Y ahí estaba Biden, el hombre más poderoso del mundo, echando una siestecita ante las cámaras, mientras, unos pocos metros más allá, pero como en otra dimensión, sonaba un murmullo amniótico y maternal, un chill out para bebés septuagenarios que inducía a la renuncia, al abandono, al sueño.

Era el discurso de otro político —a este también se le notaba muy planchadita la raya de los pantalones en las palabras que leía en el atril de Glasgow— que aseguraba que su país también reduciría los niveles de CO2, porque él y su Gobierno eran más verdes que el increíble Hulk y la fotosíntesis de todas las espinacas juntos. Y lo cumplirían en las próximas calendas griegas. Palabra de gitano.

El hombre más poderoso del mundo entrecerraba los ojos dulcemente y exageraba su acuerdo con cabezadas de agente inmobiliario que asiste por equivocación a un curso de teología tomista por Zoom. O sea, sin enterarse de nada, pero sin querer desentonar. En el fondo, Joe maldecía su suerte. Era preferible ser torturado en Guantánamo que en la cumbre del clima de Glasgow durante doce, se dice pronto, doce días seguidos de bostezos. Ni el yihadista más resistente y Allahu akbar soportaría aquello.

Porque, vamos a ver, ¿qué pintaban en aquella bufonada sobre el clima tantos presidentes que jugaban a engañarse unos a otros? Los menos hipócritas habían sido China, Rusia y Brasil, que renunciaron a ponerse en ridículo en Glasgow. Ellos seguirían a lo suyo, a contaminar, que el planeta y la vida son dos días. Él, Biden, era, por el contrario, más político. Todo un gentleman de Pensilvania con modales de hipocresía five o’clock tea. Estaba seguro de que ningún dirigente había sido tan astuto como él antes de sentarse en aquel aburrido sillón climático. Había presionado a la OPEP para que evacuase una diarrea de petróleo mientras en los micrófonos de Escocia declamaba promesas de descarbonización que le aplaudirían los editoriales de The New York Times.

Pero, en realidad, y aparte de mentir a los 7.000 millones de personas cuya existencia dependía de los desacuerdos de Glasgow, ¿qué hacían ellos allí? Ah, sí, recordó supitañamente Joe, estaban en aquella lujosa celda de tedio y agua mineral para proteger el capitalismo de la vida. Y por eso él y otros tantos colegas habían llegado a Glasgow en jets privados, por ver quién tenía la cola del reactor más larga.
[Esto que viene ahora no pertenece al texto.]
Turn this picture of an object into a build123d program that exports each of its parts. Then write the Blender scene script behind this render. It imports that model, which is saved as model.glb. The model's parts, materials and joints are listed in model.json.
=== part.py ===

Unos 400 aviones, según publicó el diario Daily Mail, que excretaron alrededor de 13.000 toneladas de CO2, el equivalente a las emisiones de 1.600 británicos al año. ¿Y qué querían los ecologistas, que los valientes hombres de la Marvel neoliberal que van a salvar el planeta se presentaran a la cumbre en burros y apestándoles los calcetines a ganadería extensiva?

Creo que fue el escritor Chesterton, nada sospechoso de izquierdismo, quien dijo que un pueblo muy decente fusilaría a sus gobernantes por piedad. Y ese pueblo, en un tribunal justo, sería absuelto por haber usado la violencia en defensa propia, añado yo. Porque lo de la cumbre del clima de Glasgow, como todas las anteriores, ha sido más absurdo que vergonzoso. Algo así como si Belcebú fuese el jefe del departamento de exorcismos del Vaticano. O como si Hannibal Lecter pronunciara una conferencia sobre nutrición alertando por-me-no-ri-za-da-men-te y en pequeños trocitos de por qué el canibalismo no es saludable. O, en fin, como si un grupo de pirómanos discutiera cómo van a sofocar el fuego que ellos mismos siguen atizando.

Es absurdo, pues, buscar soluciones capitalistas al problema del calentamiento global creado precisamente por el capitalismo. De modo que o las sociedades civiles de todos los países desarrollados despiertan de una vez y nos dejamos de protestas cool como las de Glasgow y comenzamos a organizarnos mundialmente para ejercer una firme, constante y eficaz presión contra los Estados capitalistas, o terminaremos dando cabezadas de oveja modorra como Biden mientras contemplamos en streaming el último capítulo del fin del mundo en el móvil. Que ya nos advirtió don Antonio Machado que o haces política o te la hacen. ¿Alguna otra solución? Ah, sí, confiar en que la tecnociencia nos saque del atolladero y poner, entretanto, molinos eólicos y plaquitas solares, muchos molinos eólicos y plaquitas solares.